Problem> Restate verbatim the lines between the one holding "wood = make_wood(parts, cutters, bark)" and the one holding "bpy.context.scene.collection.objects.link(empty)", both included, and no others.

═══ Source material ═══

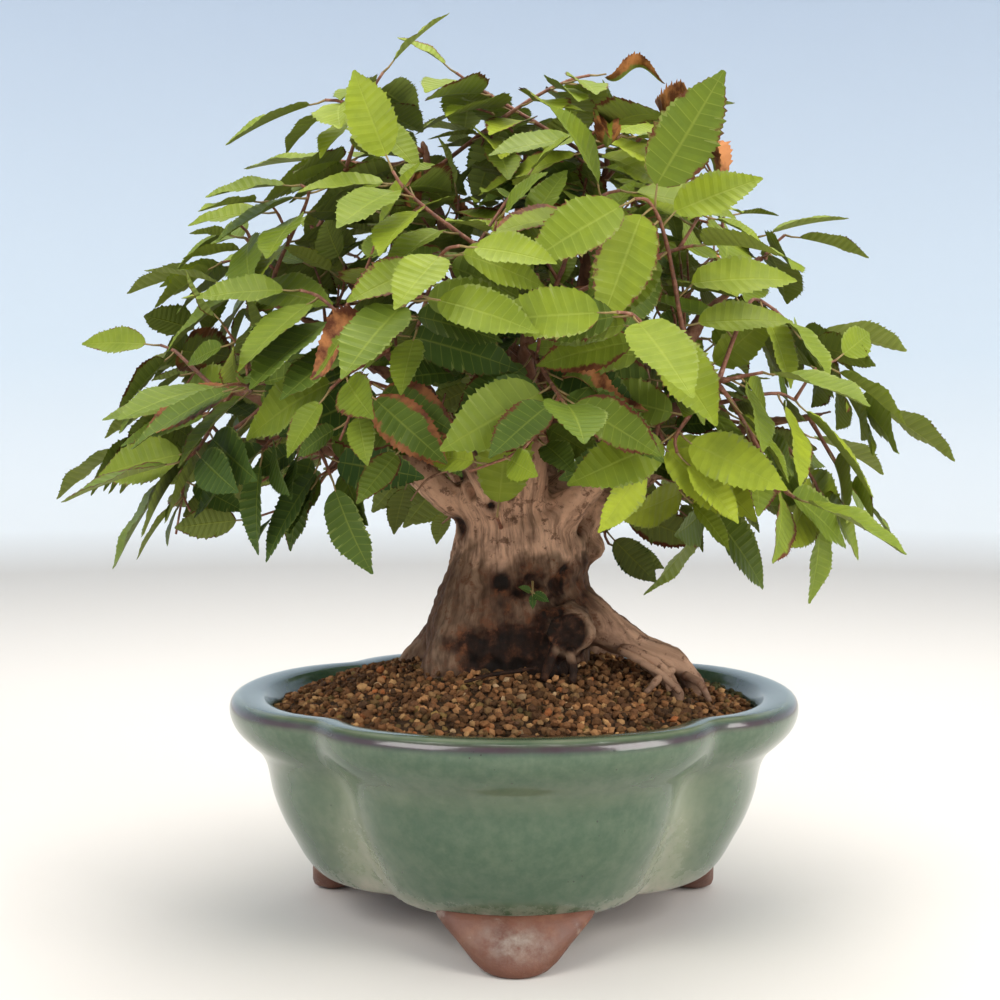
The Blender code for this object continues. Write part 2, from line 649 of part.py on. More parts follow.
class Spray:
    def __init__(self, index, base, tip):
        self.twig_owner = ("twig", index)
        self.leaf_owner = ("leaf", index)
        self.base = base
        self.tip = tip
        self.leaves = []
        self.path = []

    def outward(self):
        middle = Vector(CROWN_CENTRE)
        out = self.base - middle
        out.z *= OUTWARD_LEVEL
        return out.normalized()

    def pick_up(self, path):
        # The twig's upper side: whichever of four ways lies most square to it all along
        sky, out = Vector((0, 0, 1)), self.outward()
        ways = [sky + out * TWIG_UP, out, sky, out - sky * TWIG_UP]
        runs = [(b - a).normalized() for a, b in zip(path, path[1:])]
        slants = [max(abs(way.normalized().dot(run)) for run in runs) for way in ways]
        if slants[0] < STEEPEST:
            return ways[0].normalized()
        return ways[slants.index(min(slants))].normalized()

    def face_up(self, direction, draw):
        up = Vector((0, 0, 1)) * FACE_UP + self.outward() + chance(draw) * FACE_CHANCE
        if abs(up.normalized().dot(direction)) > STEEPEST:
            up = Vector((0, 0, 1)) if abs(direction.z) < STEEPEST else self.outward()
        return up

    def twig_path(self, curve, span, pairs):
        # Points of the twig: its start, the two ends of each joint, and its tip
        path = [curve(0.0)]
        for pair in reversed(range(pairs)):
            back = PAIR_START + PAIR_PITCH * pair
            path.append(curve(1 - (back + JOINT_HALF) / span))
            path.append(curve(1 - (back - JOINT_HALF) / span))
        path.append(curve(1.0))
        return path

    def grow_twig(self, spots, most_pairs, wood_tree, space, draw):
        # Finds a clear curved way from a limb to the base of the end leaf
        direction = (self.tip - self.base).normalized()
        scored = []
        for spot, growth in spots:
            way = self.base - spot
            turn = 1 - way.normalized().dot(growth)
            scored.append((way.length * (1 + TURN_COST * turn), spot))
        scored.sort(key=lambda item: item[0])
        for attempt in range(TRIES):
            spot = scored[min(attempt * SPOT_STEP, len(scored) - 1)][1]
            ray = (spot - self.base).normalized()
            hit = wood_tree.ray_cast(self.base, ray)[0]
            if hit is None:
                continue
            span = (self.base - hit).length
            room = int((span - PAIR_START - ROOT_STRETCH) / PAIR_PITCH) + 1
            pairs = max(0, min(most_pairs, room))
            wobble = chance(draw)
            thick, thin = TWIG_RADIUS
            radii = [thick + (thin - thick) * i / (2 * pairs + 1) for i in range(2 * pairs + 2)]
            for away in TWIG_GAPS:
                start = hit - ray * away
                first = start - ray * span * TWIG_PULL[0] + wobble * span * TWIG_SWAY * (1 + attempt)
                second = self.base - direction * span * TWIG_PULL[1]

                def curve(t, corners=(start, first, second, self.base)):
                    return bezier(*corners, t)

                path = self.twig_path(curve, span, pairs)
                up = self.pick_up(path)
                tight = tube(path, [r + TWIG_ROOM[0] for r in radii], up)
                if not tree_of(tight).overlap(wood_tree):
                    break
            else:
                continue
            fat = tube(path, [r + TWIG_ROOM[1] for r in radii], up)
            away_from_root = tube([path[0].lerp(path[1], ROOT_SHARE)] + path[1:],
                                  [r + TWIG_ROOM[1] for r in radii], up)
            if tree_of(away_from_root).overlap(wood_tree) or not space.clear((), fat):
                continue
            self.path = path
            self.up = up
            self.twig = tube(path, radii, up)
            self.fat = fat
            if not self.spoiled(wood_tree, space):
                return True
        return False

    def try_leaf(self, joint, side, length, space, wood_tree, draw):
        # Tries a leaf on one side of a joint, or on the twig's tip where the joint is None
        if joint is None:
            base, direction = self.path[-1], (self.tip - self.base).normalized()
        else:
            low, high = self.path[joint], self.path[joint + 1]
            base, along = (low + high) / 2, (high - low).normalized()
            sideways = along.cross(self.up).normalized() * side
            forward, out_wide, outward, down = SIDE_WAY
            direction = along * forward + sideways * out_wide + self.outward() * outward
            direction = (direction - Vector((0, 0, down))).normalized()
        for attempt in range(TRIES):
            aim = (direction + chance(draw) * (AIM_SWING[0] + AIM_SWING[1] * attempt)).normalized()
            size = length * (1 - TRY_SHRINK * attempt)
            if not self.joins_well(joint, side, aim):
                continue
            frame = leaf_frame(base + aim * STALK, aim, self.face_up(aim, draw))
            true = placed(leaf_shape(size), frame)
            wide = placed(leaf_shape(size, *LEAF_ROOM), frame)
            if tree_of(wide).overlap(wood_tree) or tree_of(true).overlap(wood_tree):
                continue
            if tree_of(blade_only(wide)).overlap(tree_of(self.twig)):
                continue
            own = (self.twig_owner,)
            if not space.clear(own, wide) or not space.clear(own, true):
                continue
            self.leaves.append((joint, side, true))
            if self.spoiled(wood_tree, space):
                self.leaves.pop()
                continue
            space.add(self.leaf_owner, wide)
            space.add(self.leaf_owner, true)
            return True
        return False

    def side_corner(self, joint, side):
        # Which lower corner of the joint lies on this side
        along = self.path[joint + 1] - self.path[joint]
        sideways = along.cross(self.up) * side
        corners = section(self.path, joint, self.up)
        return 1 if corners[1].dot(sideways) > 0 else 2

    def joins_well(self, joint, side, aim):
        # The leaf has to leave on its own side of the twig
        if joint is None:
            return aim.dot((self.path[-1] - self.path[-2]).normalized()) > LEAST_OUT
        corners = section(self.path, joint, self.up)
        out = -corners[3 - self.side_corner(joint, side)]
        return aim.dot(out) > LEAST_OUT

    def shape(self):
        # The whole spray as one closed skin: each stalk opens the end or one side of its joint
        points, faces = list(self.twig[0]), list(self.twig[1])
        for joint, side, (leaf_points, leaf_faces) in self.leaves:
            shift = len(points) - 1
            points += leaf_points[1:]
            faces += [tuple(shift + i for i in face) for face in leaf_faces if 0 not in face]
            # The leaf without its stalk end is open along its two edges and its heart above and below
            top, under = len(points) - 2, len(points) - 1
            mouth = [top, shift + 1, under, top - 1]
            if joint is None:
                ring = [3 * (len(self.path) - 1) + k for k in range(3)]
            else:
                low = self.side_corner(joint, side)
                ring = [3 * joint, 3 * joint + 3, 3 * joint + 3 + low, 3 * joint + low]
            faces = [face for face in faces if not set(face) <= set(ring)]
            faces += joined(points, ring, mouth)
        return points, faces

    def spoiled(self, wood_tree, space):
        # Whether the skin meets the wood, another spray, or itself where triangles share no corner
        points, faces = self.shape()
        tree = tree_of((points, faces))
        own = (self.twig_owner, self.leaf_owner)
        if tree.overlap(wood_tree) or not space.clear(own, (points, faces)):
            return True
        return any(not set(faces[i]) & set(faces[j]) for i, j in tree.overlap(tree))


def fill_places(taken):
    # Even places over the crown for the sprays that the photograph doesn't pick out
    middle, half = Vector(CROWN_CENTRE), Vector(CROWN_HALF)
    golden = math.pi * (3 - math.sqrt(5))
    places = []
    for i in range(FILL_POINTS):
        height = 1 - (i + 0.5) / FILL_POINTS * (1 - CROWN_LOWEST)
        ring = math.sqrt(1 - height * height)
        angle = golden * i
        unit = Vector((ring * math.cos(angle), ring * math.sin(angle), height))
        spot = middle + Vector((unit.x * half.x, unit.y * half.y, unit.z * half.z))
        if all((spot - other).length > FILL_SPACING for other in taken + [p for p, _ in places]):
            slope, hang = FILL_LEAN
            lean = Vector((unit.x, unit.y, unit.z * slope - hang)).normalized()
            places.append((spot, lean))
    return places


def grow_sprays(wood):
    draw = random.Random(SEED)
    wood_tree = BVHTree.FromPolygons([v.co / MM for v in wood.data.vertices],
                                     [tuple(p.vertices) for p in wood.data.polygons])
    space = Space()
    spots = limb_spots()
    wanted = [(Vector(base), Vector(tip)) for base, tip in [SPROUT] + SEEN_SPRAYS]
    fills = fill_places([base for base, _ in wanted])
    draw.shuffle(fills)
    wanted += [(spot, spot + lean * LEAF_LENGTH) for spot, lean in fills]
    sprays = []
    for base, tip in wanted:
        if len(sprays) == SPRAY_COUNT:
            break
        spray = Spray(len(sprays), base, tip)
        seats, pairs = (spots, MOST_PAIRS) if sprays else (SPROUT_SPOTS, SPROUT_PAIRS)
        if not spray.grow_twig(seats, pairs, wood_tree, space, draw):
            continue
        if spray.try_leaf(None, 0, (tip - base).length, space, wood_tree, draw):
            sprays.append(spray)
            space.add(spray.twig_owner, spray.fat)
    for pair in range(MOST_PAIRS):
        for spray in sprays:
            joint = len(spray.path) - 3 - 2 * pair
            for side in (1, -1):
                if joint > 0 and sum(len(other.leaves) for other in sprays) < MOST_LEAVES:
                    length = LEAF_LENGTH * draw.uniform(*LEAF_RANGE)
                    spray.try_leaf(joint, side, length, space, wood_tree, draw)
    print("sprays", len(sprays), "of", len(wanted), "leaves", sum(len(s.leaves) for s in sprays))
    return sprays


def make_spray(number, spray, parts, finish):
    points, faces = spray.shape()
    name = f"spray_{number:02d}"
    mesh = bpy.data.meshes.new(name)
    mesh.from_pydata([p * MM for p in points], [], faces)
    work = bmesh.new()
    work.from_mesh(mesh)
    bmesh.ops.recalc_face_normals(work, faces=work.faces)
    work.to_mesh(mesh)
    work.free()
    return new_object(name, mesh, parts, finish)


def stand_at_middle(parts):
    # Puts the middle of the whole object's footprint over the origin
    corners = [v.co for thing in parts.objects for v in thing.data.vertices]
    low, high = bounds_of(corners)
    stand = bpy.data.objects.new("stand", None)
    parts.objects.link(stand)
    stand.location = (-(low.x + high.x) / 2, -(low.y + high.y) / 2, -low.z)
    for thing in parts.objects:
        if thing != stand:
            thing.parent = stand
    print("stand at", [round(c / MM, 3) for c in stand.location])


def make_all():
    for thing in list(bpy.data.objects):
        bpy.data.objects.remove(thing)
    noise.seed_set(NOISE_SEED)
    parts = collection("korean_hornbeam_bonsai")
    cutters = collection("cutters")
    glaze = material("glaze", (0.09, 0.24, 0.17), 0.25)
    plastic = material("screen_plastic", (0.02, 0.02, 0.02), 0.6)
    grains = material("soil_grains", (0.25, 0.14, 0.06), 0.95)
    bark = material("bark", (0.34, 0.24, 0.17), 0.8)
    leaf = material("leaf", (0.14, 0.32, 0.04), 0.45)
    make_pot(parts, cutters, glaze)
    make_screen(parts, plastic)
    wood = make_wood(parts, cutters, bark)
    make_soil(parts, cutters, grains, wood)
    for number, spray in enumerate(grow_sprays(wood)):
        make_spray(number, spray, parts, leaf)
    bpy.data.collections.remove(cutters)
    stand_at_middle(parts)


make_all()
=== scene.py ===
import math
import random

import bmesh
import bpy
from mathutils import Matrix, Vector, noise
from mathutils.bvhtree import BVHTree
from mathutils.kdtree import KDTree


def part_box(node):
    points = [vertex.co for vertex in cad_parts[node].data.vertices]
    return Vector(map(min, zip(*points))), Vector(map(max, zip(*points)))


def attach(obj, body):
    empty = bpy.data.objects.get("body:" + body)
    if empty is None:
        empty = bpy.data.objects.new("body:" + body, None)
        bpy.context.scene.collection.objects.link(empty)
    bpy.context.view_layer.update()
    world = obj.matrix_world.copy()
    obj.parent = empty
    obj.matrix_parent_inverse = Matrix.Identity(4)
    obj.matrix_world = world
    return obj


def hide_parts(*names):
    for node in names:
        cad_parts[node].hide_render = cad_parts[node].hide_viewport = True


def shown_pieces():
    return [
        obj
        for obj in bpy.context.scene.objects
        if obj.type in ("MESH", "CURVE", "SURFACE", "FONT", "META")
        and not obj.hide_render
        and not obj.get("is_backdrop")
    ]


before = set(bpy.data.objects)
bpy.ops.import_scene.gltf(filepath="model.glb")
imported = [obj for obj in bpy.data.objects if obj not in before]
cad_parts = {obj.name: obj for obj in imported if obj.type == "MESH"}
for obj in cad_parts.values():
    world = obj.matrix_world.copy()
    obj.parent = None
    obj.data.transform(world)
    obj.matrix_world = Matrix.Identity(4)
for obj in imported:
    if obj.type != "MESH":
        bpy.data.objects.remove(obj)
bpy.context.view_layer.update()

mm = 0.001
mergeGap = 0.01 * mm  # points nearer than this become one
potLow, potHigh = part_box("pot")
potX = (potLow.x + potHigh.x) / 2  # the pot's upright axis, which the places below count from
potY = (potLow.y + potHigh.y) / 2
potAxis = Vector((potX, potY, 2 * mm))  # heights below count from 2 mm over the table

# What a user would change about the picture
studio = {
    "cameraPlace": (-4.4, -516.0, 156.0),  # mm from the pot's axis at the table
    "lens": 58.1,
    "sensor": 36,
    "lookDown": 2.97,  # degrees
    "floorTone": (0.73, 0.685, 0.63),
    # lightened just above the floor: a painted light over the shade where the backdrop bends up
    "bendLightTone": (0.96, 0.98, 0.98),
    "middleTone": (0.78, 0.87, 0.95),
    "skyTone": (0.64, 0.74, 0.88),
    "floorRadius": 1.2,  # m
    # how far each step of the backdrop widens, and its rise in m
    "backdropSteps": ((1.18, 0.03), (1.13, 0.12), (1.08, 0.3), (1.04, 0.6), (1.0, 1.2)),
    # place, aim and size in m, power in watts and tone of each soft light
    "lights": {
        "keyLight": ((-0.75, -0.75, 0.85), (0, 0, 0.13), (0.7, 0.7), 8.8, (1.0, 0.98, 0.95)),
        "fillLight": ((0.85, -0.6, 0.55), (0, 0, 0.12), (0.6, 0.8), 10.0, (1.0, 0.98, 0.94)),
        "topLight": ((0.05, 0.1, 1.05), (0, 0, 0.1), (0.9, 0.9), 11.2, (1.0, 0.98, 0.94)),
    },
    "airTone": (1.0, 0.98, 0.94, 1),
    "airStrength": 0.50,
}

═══

Correct response>
    wood = make_wood(parts, cutters, bark)
    make_soil(parts, cutters, grains, wood)
    for number, spray in enumerate(grow_sprays(wood)):
        make_spray(number, spray, parts, leaf)
    bpy.data.collections.remove(cutters)
    stand_at_middle(parts)


make_all()
=== scene.py ===
import math
import random

import bmesh
import bpy
from mathutils import Matrix, Vector, noise
from mathutils.bvhtree import BVHTree
from mathutils.kdtree import KDTree


def part_box(node):
    points = [vertex.co for vertex in cad_parts[node].data.vertices]
    return Vector(map(min, zip(*points))), Vector(map(max, zip(*points)))


def attach(obj, body):
    empty = bpy.data.objects.get("body:" + body)
    if empty is None:
        empty = bpy.data.objects.new("body:" + body, None)
        bpy.context.scene.collection.objects.link(empty)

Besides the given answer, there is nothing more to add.